Raw records
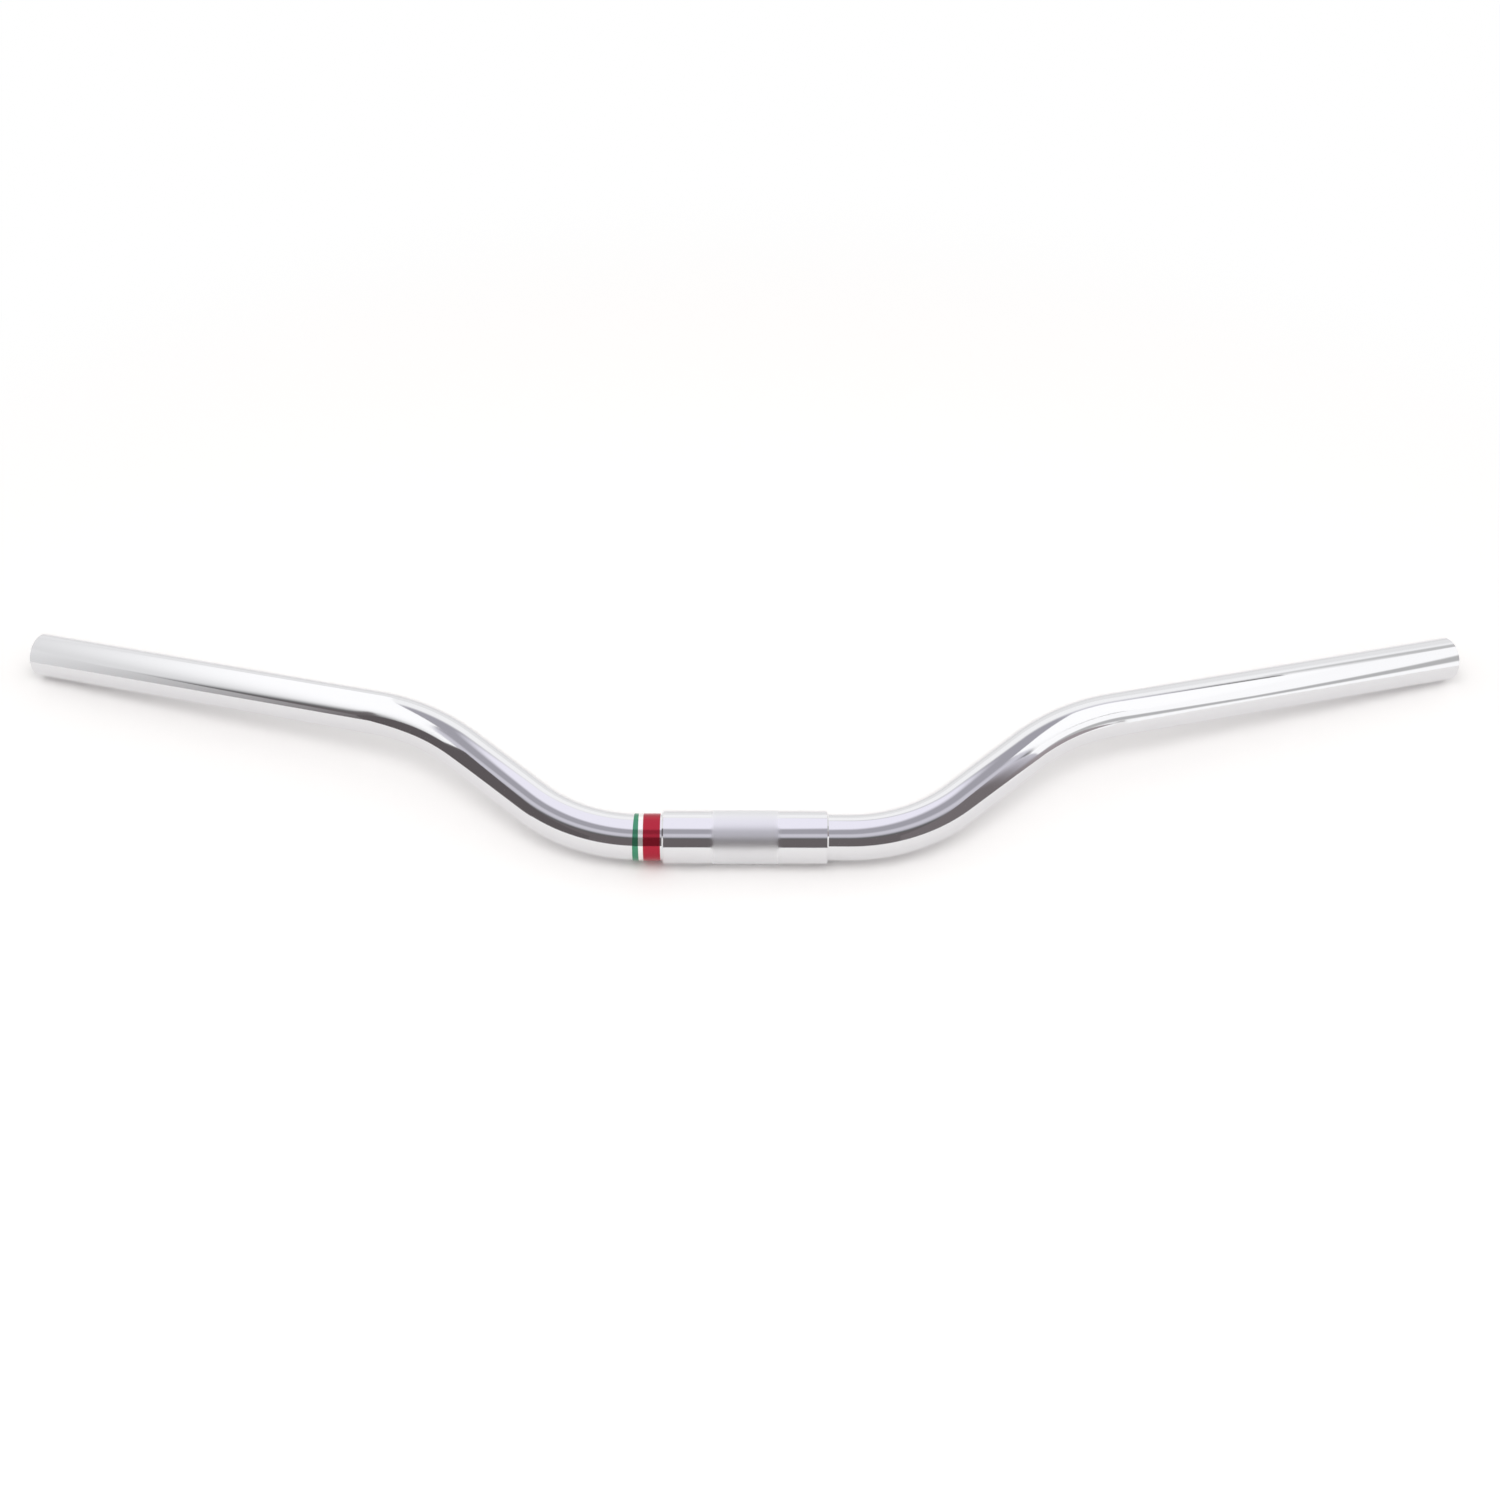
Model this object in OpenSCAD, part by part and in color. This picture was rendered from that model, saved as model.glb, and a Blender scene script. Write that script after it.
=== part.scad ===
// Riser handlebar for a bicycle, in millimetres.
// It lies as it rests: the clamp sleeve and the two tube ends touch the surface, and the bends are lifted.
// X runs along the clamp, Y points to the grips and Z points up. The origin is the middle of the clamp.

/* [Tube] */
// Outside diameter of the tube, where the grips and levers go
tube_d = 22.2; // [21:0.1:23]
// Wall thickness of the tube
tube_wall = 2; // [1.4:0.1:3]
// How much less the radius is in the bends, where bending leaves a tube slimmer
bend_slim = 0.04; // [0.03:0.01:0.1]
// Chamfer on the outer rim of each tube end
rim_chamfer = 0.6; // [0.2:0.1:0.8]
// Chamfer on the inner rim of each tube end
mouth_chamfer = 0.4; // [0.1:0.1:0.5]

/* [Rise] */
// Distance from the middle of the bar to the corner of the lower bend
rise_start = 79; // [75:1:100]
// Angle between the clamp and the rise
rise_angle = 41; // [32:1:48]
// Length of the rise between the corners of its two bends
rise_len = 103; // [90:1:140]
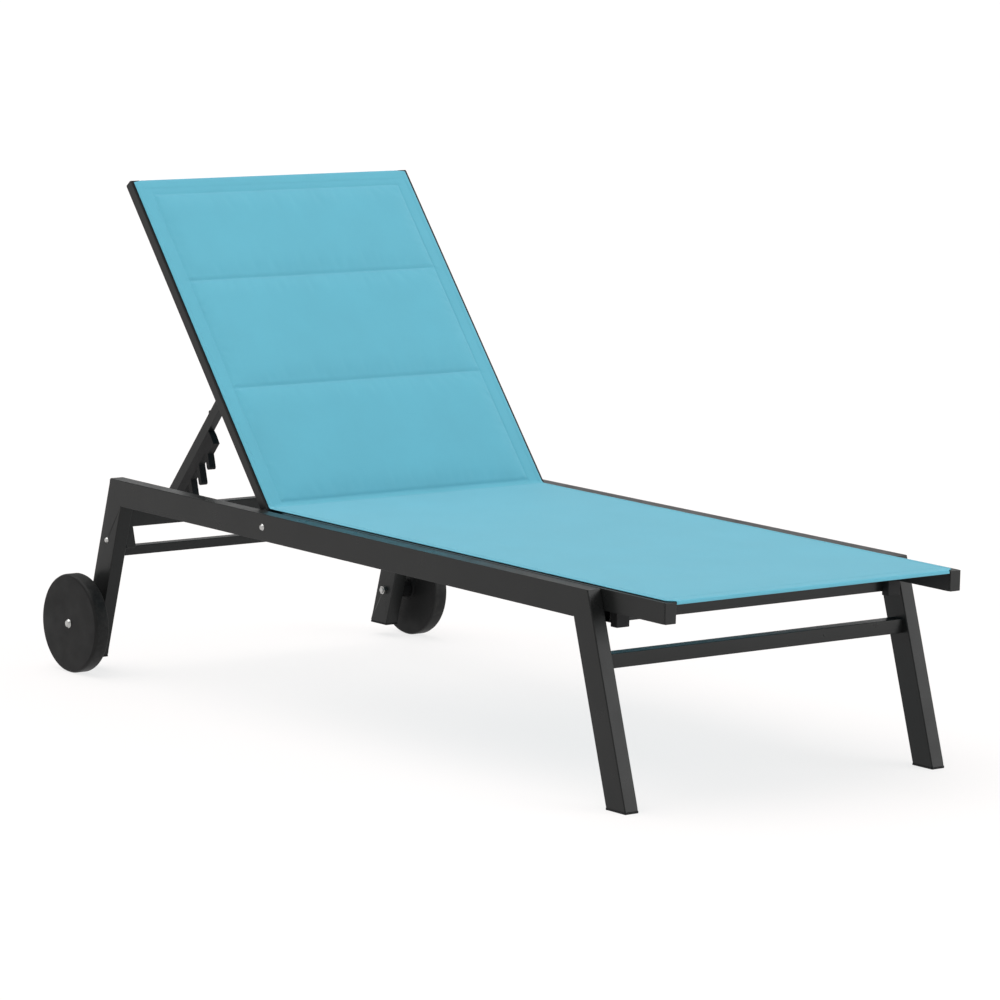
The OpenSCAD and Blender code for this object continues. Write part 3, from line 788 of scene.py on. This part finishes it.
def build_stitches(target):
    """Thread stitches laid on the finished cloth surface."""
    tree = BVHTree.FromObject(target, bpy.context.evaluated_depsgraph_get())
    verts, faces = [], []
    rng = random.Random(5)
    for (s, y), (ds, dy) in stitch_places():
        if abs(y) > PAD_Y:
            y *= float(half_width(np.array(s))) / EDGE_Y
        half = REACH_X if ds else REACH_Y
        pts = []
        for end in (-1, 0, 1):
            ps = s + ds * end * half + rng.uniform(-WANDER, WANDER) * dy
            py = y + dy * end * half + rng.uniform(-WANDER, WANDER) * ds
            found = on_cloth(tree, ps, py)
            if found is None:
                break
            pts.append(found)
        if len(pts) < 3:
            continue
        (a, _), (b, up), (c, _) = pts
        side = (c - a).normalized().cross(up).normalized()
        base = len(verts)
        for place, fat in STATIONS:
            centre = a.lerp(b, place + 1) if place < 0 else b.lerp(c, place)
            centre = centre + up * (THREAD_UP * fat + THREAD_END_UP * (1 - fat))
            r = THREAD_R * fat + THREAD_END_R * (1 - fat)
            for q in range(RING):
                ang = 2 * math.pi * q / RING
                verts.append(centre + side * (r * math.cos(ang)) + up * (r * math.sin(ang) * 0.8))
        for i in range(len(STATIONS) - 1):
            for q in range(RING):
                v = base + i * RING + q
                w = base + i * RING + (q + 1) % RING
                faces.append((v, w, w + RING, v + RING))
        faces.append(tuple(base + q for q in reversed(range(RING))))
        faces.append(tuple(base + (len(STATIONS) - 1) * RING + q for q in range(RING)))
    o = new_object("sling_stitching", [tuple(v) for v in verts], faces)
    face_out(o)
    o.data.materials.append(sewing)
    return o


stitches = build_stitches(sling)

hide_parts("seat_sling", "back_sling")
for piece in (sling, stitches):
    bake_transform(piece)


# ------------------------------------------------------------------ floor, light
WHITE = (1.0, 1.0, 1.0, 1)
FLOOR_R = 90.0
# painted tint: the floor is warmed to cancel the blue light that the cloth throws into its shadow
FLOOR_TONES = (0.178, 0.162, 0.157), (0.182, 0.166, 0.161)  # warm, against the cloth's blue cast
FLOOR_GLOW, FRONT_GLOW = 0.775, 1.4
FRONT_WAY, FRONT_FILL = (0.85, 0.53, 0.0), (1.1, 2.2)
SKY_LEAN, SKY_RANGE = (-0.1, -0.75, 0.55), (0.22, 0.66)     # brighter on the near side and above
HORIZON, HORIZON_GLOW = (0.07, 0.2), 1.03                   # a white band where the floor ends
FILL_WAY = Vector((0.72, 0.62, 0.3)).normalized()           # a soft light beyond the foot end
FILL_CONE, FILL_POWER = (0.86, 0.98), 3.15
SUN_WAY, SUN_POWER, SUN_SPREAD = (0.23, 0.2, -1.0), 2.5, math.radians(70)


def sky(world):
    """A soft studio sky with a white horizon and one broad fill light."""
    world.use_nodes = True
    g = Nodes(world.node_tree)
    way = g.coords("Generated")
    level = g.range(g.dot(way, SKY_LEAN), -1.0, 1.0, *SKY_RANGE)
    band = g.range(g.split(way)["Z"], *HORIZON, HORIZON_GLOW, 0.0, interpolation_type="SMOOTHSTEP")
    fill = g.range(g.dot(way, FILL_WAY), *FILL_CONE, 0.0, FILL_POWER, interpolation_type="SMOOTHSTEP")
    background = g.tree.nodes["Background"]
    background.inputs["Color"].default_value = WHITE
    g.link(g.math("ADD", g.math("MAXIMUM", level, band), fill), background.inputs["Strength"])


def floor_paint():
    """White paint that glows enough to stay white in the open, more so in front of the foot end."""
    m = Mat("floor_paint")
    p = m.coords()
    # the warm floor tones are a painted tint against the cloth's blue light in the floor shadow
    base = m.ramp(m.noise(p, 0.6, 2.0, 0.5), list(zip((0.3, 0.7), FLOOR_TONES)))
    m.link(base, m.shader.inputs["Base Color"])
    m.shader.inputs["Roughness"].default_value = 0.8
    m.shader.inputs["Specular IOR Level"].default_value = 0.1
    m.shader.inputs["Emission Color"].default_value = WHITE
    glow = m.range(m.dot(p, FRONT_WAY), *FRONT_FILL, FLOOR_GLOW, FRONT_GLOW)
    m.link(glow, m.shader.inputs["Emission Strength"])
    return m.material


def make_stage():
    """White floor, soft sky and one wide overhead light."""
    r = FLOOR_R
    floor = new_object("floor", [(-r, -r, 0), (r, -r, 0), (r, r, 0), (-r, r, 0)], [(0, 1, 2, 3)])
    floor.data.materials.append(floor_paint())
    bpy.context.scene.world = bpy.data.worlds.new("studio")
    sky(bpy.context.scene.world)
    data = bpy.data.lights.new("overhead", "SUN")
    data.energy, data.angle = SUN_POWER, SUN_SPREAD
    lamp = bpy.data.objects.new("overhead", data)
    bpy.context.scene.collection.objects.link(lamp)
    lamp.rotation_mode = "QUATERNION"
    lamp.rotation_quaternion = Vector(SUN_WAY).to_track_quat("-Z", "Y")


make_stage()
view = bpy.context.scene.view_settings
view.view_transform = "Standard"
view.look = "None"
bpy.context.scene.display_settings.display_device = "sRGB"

Task to complete
Write out, exactly and with nothing else, the lines of the listing above from its first line through the line with "mouth_chamfer = 0.4; // [0.1:0.1:0.5]".

Reply to the task
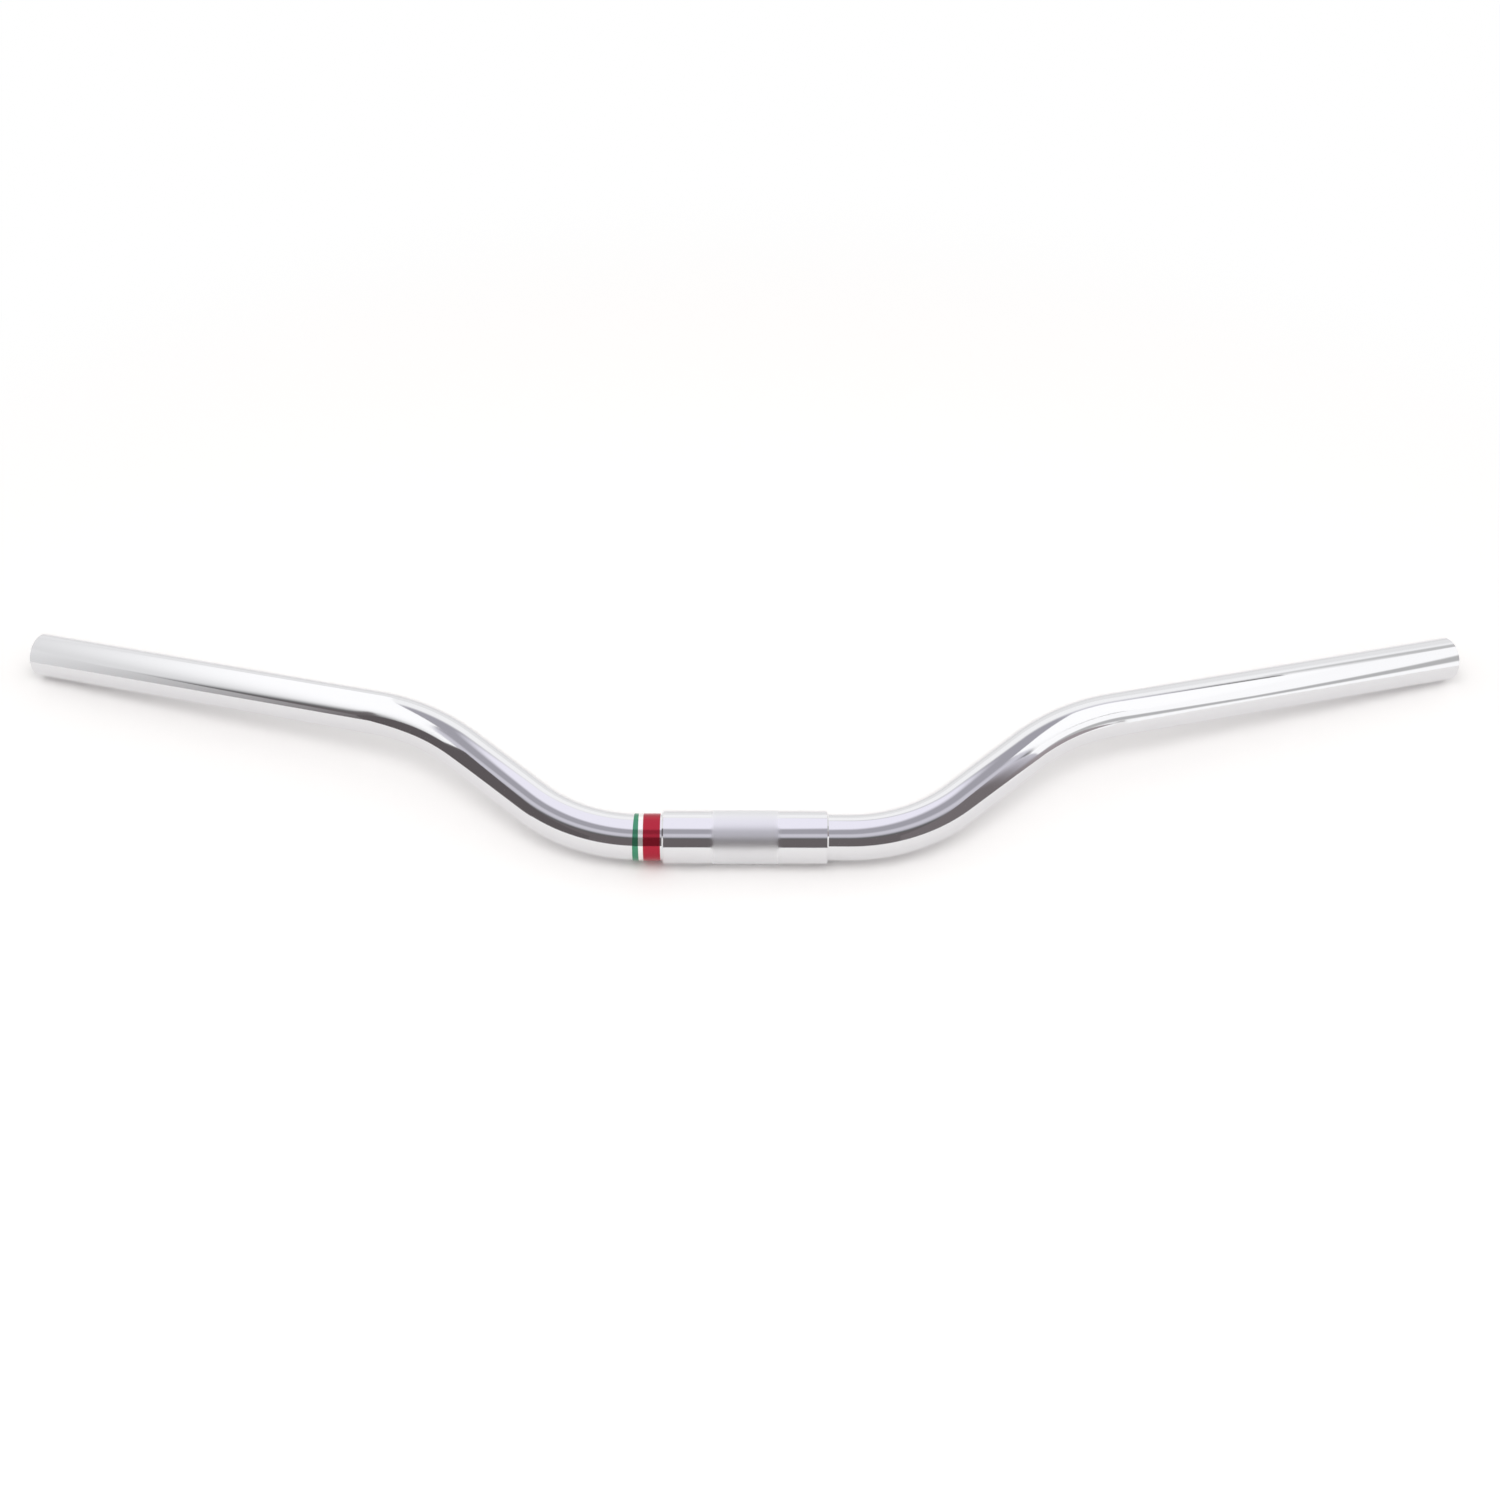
Model this object in OpenSCAD, part by part and in color. This picture was rendered from that model, saved as model.glb, and a Blender scene script. Write that script after it.
=== part.scad ===
// Riser handlebar for a bicycle, in millimetres.
// It lies as it rests: the clamp sleeve and the two tube ends touch the surface, and the bends are lifted.
// X runs along the clamp, Y points to the grips and Z points up. The origin is the middle of the clamp.

/* [Tube] */
// Outside diameter of the tube, where the grips and levers go
tube_d = 22.2; // [21:0.1:23]
// Wall thickness of the tube
tube_wall = 2; // [1.4:0.1:3]
// How much less the radius is in the bends, where bending leaves a tube slimmer
bend_slim = 0.04; // [0.03:0.01:0.1]
// Chamfer on the outer rim of each tube end
rim_chamfer = 0.6; // [0.2:0.1:0.8]
// Chamfer on the inner rim of each tube end
mouth_chamfer = 0.4; // [0.1:0.1:0.5]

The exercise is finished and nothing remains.